> [THE REQUEST]
Write down every entry below once more, exactly.

-- start of THE INPUT --

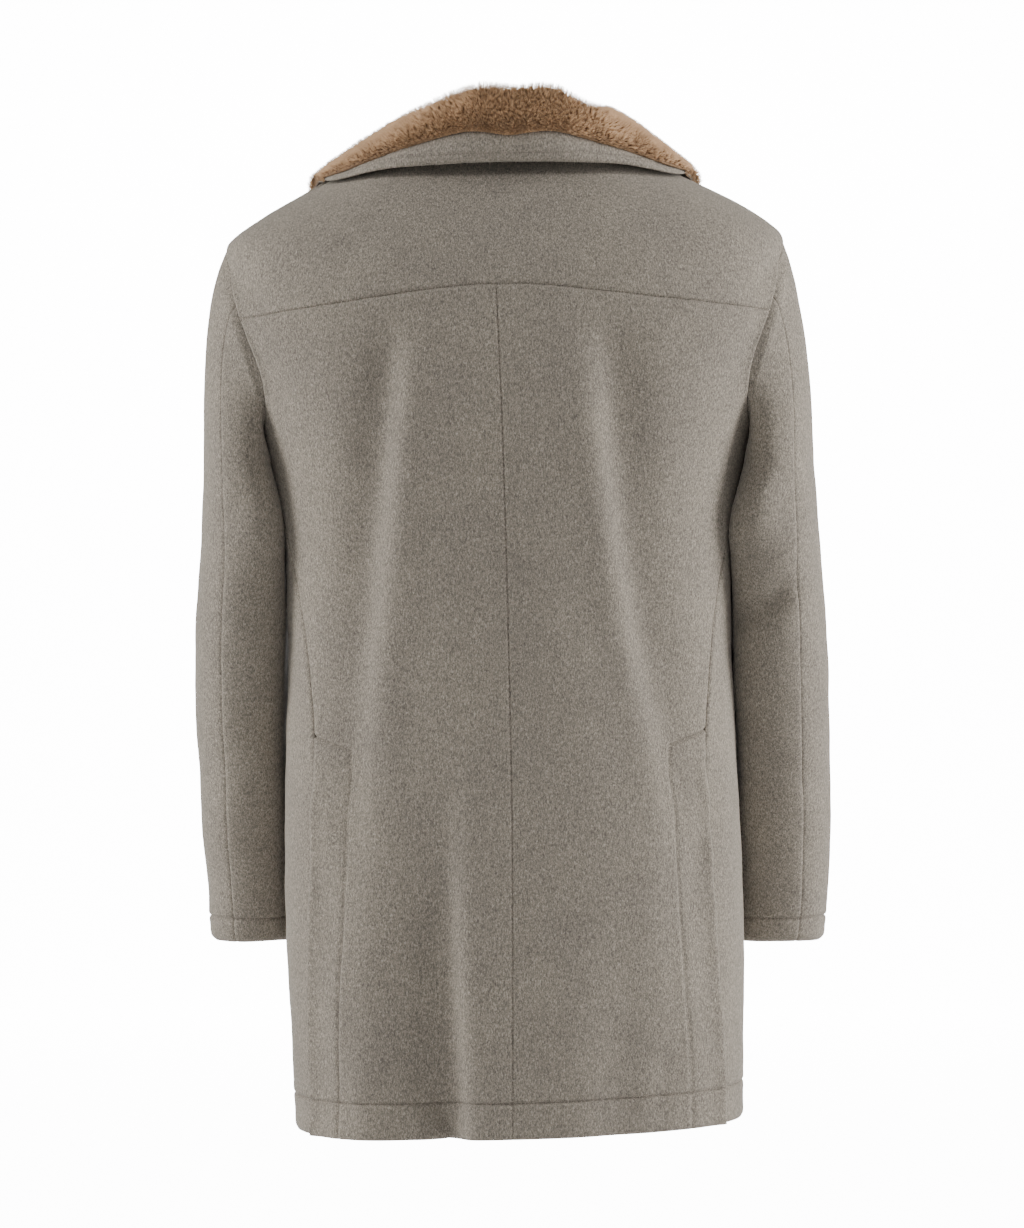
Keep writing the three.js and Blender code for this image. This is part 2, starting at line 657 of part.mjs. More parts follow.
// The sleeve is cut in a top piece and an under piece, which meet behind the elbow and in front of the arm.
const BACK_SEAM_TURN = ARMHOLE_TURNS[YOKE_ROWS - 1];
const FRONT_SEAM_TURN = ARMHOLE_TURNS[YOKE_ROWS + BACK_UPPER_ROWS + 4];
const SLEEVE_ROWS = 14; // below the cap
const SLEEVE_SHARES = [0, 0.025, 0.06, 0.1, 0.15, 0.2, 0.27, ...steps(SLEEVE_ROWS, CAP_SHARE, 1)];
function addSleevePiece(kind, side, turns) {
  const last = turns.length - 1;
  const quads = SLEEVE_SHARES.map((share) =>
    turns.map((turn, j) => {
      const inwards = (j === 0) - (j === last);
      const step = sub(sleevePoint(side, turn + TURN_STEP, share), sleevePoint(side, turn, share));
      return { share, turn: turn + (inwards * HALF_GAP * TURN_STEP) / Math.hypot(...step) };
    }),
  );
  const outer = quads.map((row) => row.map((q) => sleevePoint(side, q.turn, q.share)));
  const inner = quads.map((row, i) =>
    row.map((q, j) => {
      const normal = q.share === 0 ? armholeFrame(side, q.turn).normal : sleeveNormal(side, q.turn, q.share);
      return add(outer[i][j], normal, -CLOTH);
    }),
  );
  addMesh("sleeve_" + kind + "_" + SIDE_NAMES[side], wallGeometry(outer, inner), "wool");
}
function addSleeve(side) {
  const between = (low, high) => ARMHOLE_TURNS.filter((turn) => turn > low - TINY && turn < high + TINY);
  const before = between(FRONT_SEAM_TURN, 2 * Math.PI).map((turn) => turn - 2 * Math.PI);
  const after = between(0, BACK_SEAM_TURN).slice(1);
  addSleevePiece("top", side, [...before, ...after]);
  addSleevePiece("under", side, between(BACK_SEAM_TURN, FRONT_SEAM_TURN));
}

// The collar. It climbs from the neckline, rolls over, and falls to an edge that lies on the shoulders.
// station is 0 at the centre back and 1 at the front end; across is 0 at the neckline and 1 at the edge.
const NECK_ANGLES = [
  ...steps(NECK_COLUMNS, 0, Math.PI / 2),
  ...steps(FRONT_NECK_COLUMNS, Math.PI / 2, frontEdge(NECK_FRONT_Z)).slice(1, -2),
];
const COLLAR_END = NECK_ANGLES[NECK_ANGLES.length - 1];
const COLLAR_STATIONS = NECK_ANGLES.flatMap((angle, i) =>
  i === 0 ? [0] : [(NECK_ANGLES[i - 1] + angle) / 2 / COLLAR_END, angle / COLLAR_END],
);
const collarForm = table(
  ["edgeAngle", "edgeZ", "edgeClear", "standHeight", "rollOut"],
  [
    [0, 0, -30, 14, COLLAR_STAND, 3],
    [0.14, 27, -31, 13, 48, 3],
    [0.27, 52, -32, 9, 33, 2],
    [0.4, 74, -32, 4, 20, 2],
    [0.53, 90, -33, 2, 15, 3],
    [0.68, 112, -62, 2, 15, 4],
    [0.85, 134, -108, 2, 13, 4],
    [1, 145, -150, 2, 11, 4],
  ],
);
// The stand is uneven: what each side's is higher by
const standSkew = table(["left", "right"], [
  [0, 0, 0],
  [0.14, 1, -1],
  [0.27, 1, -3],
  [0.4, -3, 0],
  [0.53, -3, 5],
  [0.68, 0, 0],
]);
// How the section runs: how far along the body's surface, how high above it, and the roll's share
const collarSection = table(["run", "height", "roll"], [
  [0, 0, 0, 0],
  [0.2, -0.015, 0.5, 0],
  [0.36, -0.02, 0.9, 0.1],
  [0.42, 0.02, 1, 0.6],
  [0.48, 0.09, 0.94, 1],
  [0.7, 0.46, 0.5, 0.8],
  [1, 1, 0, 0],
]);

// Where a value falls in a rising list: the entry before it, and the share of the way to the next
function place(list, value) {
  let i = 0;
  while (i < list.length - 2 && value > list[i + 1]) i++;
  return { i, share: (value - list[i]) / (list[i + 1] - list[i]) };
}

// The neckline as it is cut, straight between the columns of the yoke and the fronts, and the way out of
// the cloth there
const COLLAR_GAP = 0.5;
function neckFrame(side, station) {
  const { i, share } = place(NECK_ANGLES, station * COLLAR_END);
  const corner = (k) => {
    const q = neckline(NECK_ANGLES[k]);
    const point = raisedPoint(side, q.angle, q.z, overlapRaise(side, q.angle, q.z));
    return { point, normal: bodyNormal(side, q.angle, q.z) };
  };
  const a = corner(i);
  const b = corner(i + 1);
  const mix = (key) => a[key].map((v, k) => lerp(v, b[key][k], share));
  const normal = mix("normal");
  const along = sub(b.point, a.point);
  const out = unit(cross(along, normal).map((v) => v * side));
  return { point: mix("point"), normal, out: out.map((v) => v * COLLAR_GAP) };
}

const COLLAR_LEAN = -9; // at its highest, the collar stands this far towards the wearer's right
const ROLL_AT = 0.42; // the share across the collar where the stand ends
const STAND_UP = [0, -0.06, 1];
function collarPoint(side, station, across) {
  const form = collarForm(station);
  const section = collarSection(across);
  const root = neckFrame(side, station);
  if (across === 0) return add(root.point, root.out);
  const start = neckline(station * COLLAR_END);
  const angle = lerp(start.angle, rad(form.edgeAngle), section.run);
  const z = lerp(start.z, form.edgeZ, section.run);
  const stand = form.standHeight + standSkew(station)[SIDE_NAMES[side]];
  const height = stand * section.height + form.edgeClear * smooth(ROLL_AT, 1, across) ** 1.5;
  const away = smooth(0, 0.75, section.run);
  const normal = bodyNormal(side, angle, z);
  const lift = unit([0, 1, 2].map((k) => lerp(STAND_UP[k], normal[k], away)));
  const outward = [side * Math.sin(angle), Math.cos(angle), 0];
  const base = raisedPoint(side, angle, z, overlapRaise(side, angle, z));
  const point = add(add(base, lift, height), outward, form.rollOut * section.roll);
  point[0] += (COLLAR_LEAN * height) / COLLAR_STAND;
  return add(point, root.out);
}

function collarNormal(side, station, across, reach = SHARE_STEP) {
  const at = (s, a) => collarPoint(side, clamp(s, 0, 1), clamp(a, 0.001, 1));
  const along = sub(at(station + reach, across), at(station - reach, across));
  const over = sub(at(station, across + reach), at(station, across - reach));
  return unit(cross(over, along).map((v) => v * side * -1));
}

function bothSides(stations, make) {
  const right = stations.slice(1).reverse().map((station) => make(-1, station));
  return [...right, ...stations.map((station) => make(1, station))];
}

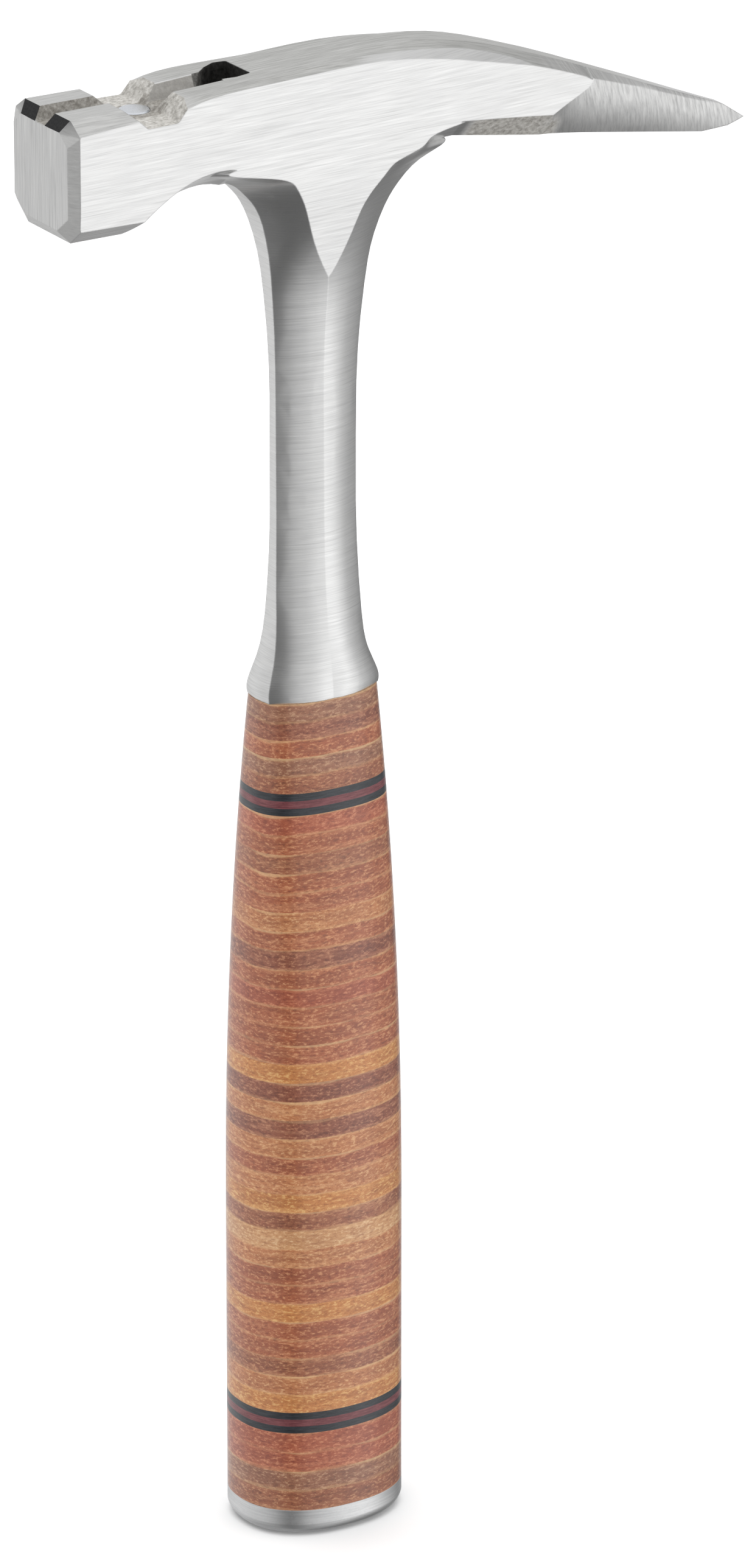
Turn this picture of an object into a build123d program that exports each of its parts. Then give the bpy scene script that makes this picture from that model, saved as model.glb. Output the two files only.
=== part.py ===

-- end of THE INPUT --

> [EXERCISE RESULT]
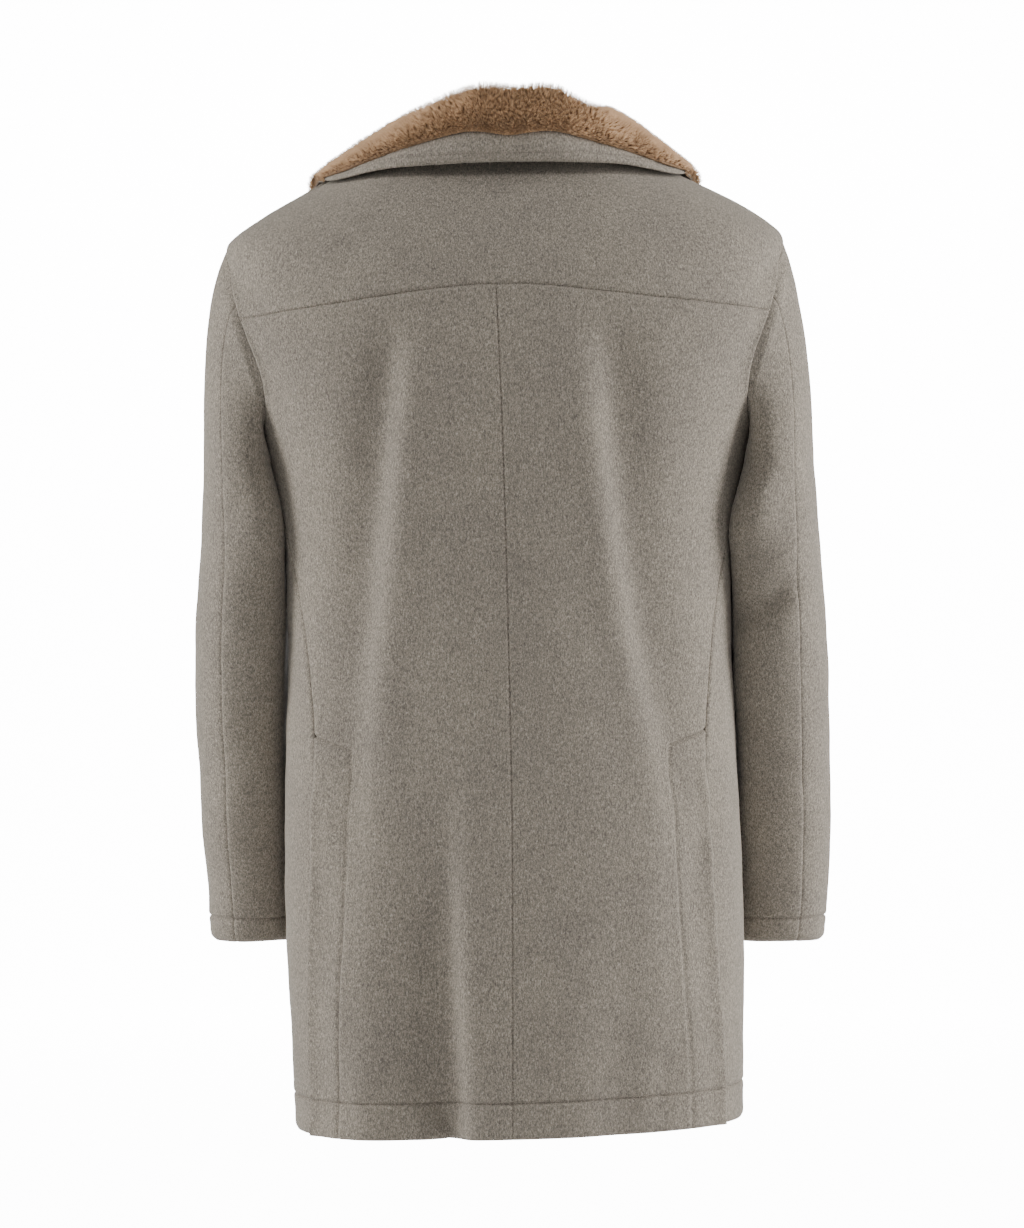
Keep writing the three.js and Blender code for this image. This is part 2, starting at line 657 of part.mjs. More parts follow.
// The sleeve is cut in a top piece and an under piece, which meet behind the elbow and in front of the arm.
const BACK_SEAM_TURN = ARMHOLE_TURNS[YOKE_ROWS - 1];
const FRONT_SEAM_TURN = ARMHOLE_TURNS[YOKE_ROWS + BACK_UPPER_ROWS + 4];
const SLEEVE_ROWS = 14; // below the cap
const SLEEVE_SHARES = [0, 0.025, 0.06, 0.1, 0.15, 0.2, 0.27, ...steps(SLEEVE_ROWS, CAP_SHARE, 1)];
function addSleevePiece(kind, side, turns) {
  const last = turns.length - 1;
  const quads = SLEEVE_SHARES.map((share) =>
    turns.map((turn, j) => {
      const inwards = (j === 0) - (j === last);
      const step = sub(sleevePoint(side, turn + TURN_STEP, share), sleevePoint(side, turn, share));
      return { share, turn: turn + (inwards * HALF_GAP * TURN_STEP) / Math.hypot(...step) };
    }),
  );
  const outer = quads.map((row) => row.map((q) => sleevePoint(side, q.turn, q.share)));
  const inner = quads.map((row, i) =>
    row.map((q, j) => {
      const normal = q.share === 0 ? armholeFrame(side, q.turn).normal : sleeveNormal(side, q.turn, q.share);
      return add(outer[i][j], normal, -CLOTH);
    }),
  );
  addMesh("sleeve_" + kind + "_" + SIDE_NAMES[side], wallGeometry(outer, inner), "wool");
}
function addSleeve(side) {
  const between = (low, high) => ARMHOLE_TURNS.filter((turn) => turn > low - TINY && turn < high + TINY);
  const before = between(FRONT_SEAM_TURN, 2 * Math.PI).map((turn) => turn - 2 * Math.PI);
  const after = between(0, BACK_SEAM_TURN).slice(1);
  addSleevePiece("top", side, [...before, ...after]);
  addSleevePiece("under", side, between(BACK_SEAM_TURN, FRONT_SEAM_TURN));
}

// The collar. It climbs from the neckline, rolls over, and falls to an edge that lies on the shoulders.
// station is 0 at the centre back and 1 at the front end; across is 0 at the neckline and 1 at the edge.
const NECK_ANGLES = [
  ...steps(NECK_COLUMNS, 0, Math.PI / 2),
  ...steps(FRONT_NECK_COLUMNS, Math.PI / 2, frontEdge(NECK_FRONT_Z)).slice(1, -2),
];
const COLLAR_END = NECK_ANGLES[NECK_ANGLES.length - 1];
const COLLAR_STATIONS = NECK_ANGLES.flatMap((angle, i) =>
  i === 0 ? [0] : [(NECK_ANGLES[i - 1] + angle) / 2 / COLLAR_END, angle / COLLAR_END],
);
const collarForm = table(
  ["edgeAngle", "edgeZ", "edgeClear", "standHeight", "rollOut"],
  [
    [0, 0, -30, 14, COLLAR_STAND, 3],
    [0.14, 27, -31, 13, 48, 3],
    [0.27, 52, -32, 9, 33, 2],
    [0.4, 74, -32, 4, 20, 2],
    [0.53, 90, -33, 2, 15, 3],
    [0.68, 112, -62, 2, 15, 4],
    [0.85, 134, -108, 2, 13, 4],
    [1, 145, -150, 2, 11, 4],
  ],
);
// The stand is uneven: what each side's is higher by
const standSkew = table(["left", "right"], [
  [0, 0, 0],
  [0.14, 1, -1],
  [0.27, 1, -3],
  [0.4, -3, 0],
  [0.53, -3, 5],
  [0.68, 0, 0],
]);
// How the section runs: how far along the body's surface, how high above it, and the roll's share
const collarSection = table(["run", "height", "roll"], [
  [0, 0, 0, 0],
  [0.2, -0.015, 0.5, 0],
  [0.36, -0.02, 0.9, 0.1],
  [0.42, 0.02, 1, 0.6],
  [0.48, 0.09, 0.94, 1],
  [0.7, 0.46, 0.5, 0.8],
  [1, 1, 0, 0],
]);

// Where a value falls in a rising list: the entry before it, and the share of the way to the next
function place(list, value) {
  let i = 0;
  while (i < list.length - 2 && value > list[i + 1]) i++;
  return { i, share: (value - list[i]) / (list[i + 1] - list[i]) };
}

// The neckline as it is cut, straight between the columns of the yoke and the fronts, and the way out of
// the cloth there
const COLLAR_GAP = 0.5;
function neckFrame(side, station) {
  const { i, share } = place(NECK_ANGLES, station * COLLAR_END);
  const corner = (k) => {
    const q = neckline(NECK_ANGLES[k]);
    const point = raisedPoint(side, q.angle, q.z, overlapRaise(side, q.angle, q.z));
    return { point, normal: bodyNormal(side, q.angle, q.z) };
  };
  const a = corner(i);
  const b = corner(i + 1);
  const mix = (key) => a[key].map((v, k) => lerp(v, b[key][k], share));
  const normal = mix("normal");
  const along = sub(b.point, a.point);
  const out = unit(cross(along, normal).map((v) => v * side));
  return { point: mix("point"), normal, out: out.map((v) => v * COLLAR_GAP) };
}

const COLLAR_LEAN = -9; // at its highest, the collar stands this far towards the wearer's right
const ROLL_AT = 0.42; // the share across the collar where the stand ends
const STAND_UP = [0, -0.06, 1];
function collarPoint(side, station, across) {
  const form = collarForm(station);
  const section = collarSection(across);
  const root = neckFrame(side, station);
  if (across === 0) return add(root.point, root.out);
  const start = neckline(station * COLLAR_END);
  const angle = lerp(start.angle, rad(form.edgeAngle), section.run);
  const z = lerp(start.z, form.edgeZ, section.run);
  const stand = form.standHeight + standSkew(station)[SIDE_NAMES[side]];
  const height = stand * section.height + form.edgeClear * smooth(ROLL_AT, 1, across) ** 1.5;
  const away = smooth(0, 0.75, section.run);
  const normal = bodyNormal(side, angle, z);
  const lift = unit([0, 1, 2].map((k) => lerp(STAND_UP[k], normal[k], away)));
  const outward = [side * Math.sin(angle), Math.cos(angle), 0];
  const base = raisedPoint(side, angle, z, overlapRaise(side, angle, z));
  const point = add(add(base, lift, height), outward, form.rollOut * section.roll);
  point[0] += (COLLAR_LEAN * height) / COLLAR_STAND;
  return add(point, root.out);
}

function collarNormal(side, station, across, reach = SHARE_STEP) {
  const at = (s, a) => collarPoint(side, clamp(s, 0, 1), clamp(a, 0.001, 1));
  const along = sub(at(station + reach, across), at(station - reach, across));
  const over = sub(at(station, across + reach), at(station, across - reach));
  return unit(cross(over, along).map((v) => v * side * -1));
}

function bothSides(stations, make) {
  const right = stations.slice(1).reverse().map((station) => make(-1, station));
  return [...right, ...stations.map((station) => make(1, station))];
}

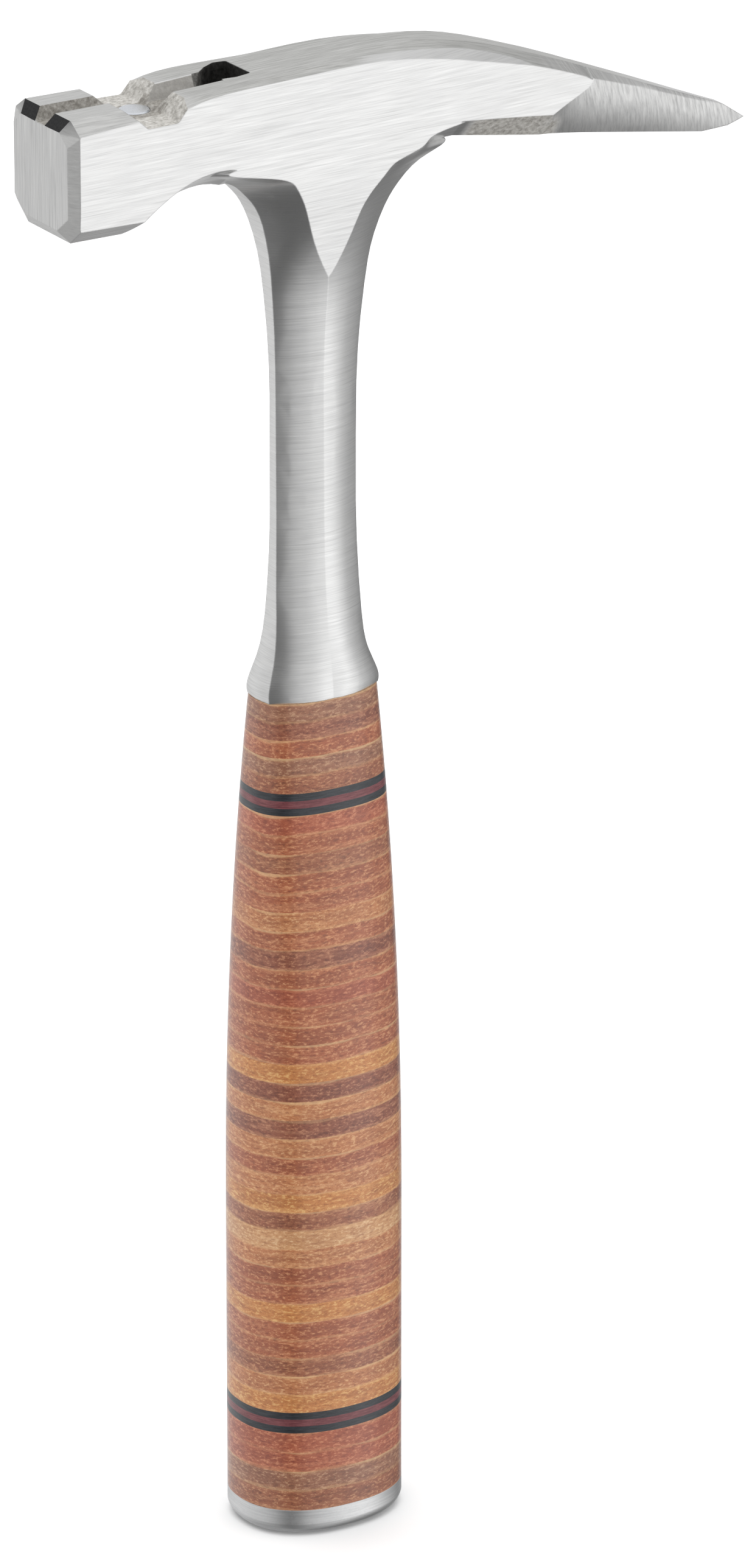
Turn this picture of an object into a build123d program that exports each of its parts. Then give the bpy scene script that makes this picture from that model, saved as model.glb. Output the two files only.
=== part.py ===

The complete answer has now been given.